Address plagiarism before it occurs. Include a plagiarism exercise in your class--Indiana University has a nice website which includes an overview, tutorial, and test.
Provide written guidelines for writing papers. Include information on academic honesty, plagiarism, paraphrasing, direct quotes, summarizing, and when and how to cite sources.
Point students to good resources: Purdue University provides excellent information on paraphrasing, quoting, and summarizing, plagiarism, and properly citing sources.
Include a plagiarism statement in your syllabi.
Tell your students that you check for plagiarism, then follow up. A good way to deter plagiarism is to develop a reputation for intolerance.

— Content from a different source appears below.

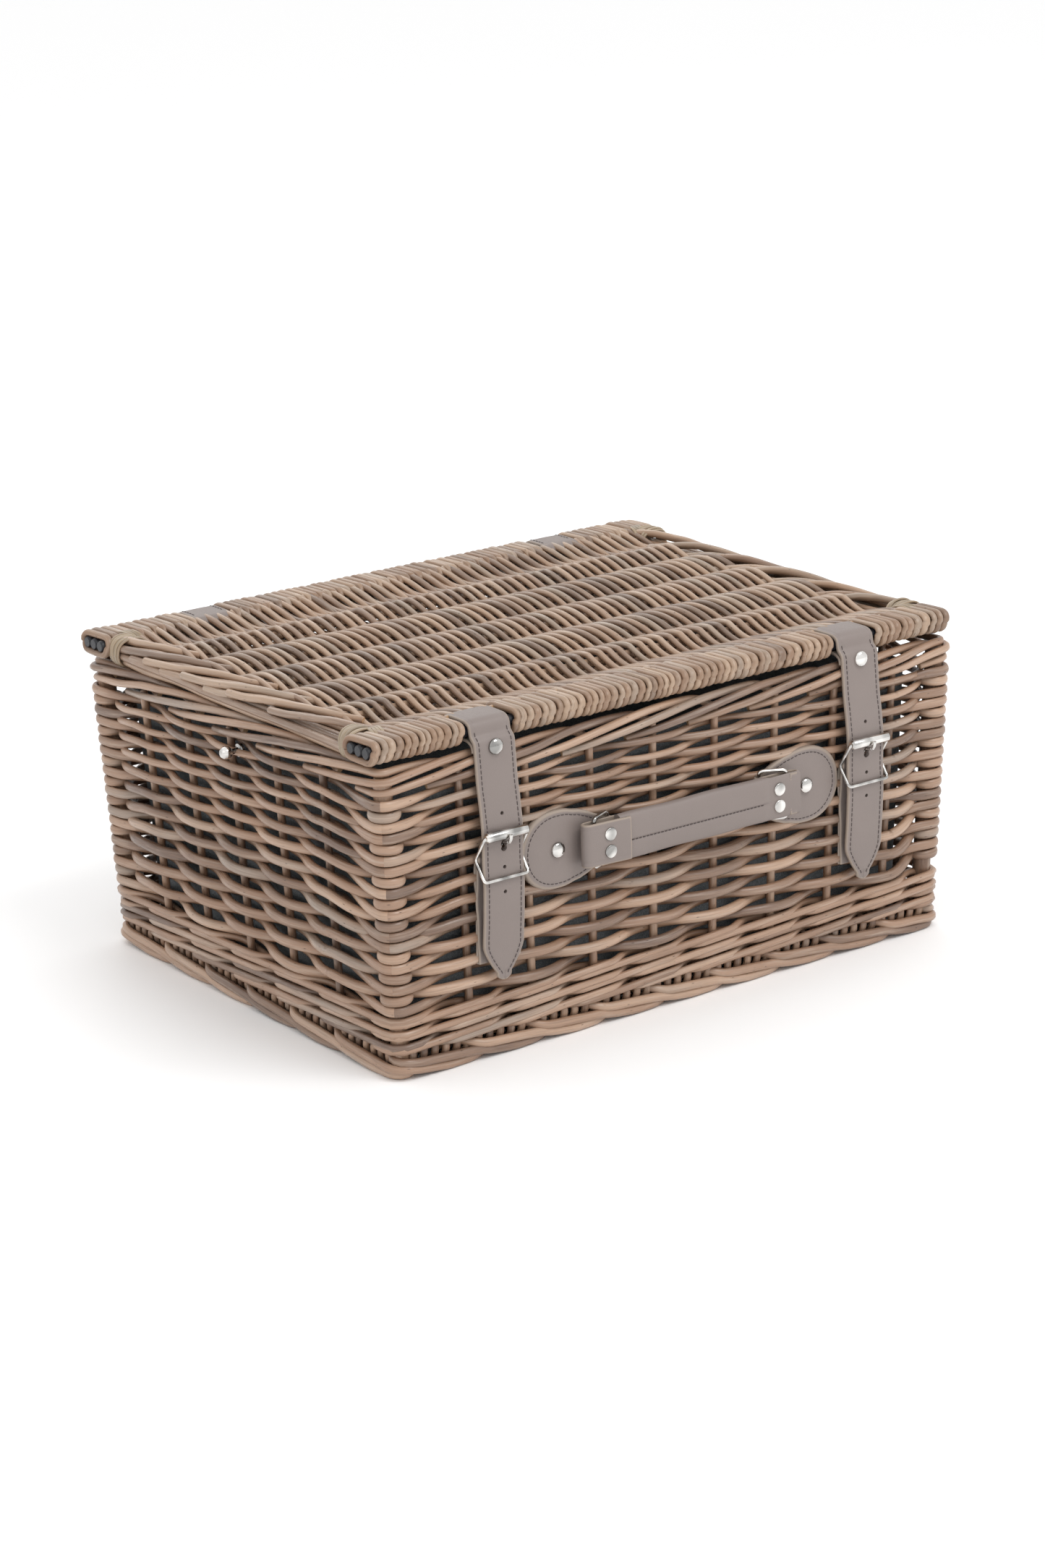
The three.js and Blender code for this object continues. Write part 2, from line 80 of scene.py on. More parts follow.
class Shader:
    """A node material put together from short calls."""

    def __init__(self, name):
        self.material = bpy.data.materials.new(name)
        self.material.use_nodes = True
        self.tree = self.material.node_tree
        self.tree.nodes.clear()
        self.bsdf = self.node("BsdfPrincipled")
        self.node("OutputMaterial", Surface=self.bsdf.outputs[0])

    def put(self, socket, value):
        if isinstance(value, bpy.types.NodeSocket):
            self.tree.links.new(value, socket)
        elif hasattr(socket.default_value, "__len__") and len(value) == 3 \
                and len(socket.default_value) == 4:
            socket.default_value = (*value, 1.0)
        else:
            socket.default_value = value

    def set(self, **values):
        for key, value in values.items():
            self.put(self.bsdf.inputs[key.replace("_", " ")], value)

    def attr(self, name, vector=False):
        node = self.node("Attribute")
        node.attribute_name = name
        return node.outputs["Vector" if vector else "Fac"]

    def node(self, kind, **inputs):
        node = self.tree.nodes.new("ShaderNode" + kind)
        for key, value in inputs.items():
            self.put(node.inputs[key], value)
        return node

    def coords(self):
        return self.node("TexCoord").outputs["Object"]

    def stretch(self, vector, scale):
        return self.node("Mapping", Vector=vector, Scale=scale).outputs[0]

    def noise(self, vector, scale, detail=3.0, rough=0.5):
        return self.node("TexNoise", Vector=vector, Scale=scale, Detail=detail,
                         Roughness=rough).outputs["Fac"]

    def voronoi(self, vector, scale):
        return self.node("TexVoronoi", Vector=vector, Scale=scale).outputs["Distance"]

    def ramp(self, fac, stops):
        node = self.node("ValToRGB")
        self.put(node.inputs[0], fac)
        band = node.color_ramp
        while len(band.elements) < len(stops):
            band.elements.new(0.5)
        for element, (place, colour) in zip(band.elements, stops):
            element.position = place
            value = colour if hasattr(colour, "__len__") else (colour,) * 3
            element.color = (*value, 1.0)
        return node.outputs[0]

    def mix(self, fac, a, b, mode="MIX"):
        node = self.node("Mix")
        node.data_type = "RGBA"
        node.blend_type = mode
        self.put(node.inputs[0], fac)
        self.put(node.inputs[6], a)
        self.put(node.inputs[7], b)
        return node.outputs[2]

    def maths(self, kind, a, b=0.0, c=0.0):
        node = self.node("Math")
        node.operation = kind
        for socket, value in zip(node.inputs, (a, b, c)):
            self.put(socket, value)
        return node.outputs[0]

    def bump(self, height, distance, strength=1.0):
        node = self.node("Bump", Height=height, Distance=distance, Strength=strength)
        self.set(Normal=node.outputs[0])


def srgb(r, g, b):
    return tuple(c / 12.92 if c <= 0.04045 else ((c + 0.055) / 1.055) ** 2.4
                 for c in (r / 255, g / 255, b / 255))


CHARCOAL_DARK = srgb(84, 88, 91)
CHARCOAL_LIGHT = srgb(126, 130, 132)
CHALK = srgb(196, 180, 165)
SPECK = srgb(46, 34, 27)
FRESH_CUT = srgb(196, 160, 122)
CHARRED = srgb(27, 28, 34)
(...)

...your assignments thoughtfully. Require process steps. Break the assignment into pieces, and provide due dates for each specific piece. Approve the topic, require drafts, require an annotated bibliography, current sources, and specify the style (ACS, AMA, APA, ASA, Chicago, CSE, MLA, Turabian, etc.) that students should use.
Be very clear with your expectations. Require specific sources for your papers--one webpage, scholarly journal articles, scholarly books, a reference source, perhaps an interview. Make sure the sources students use have been published recently. Consider requiring the students to use a source provided by you.
Use Turnitin. Require students to submit their drafts and papers to Turnitin.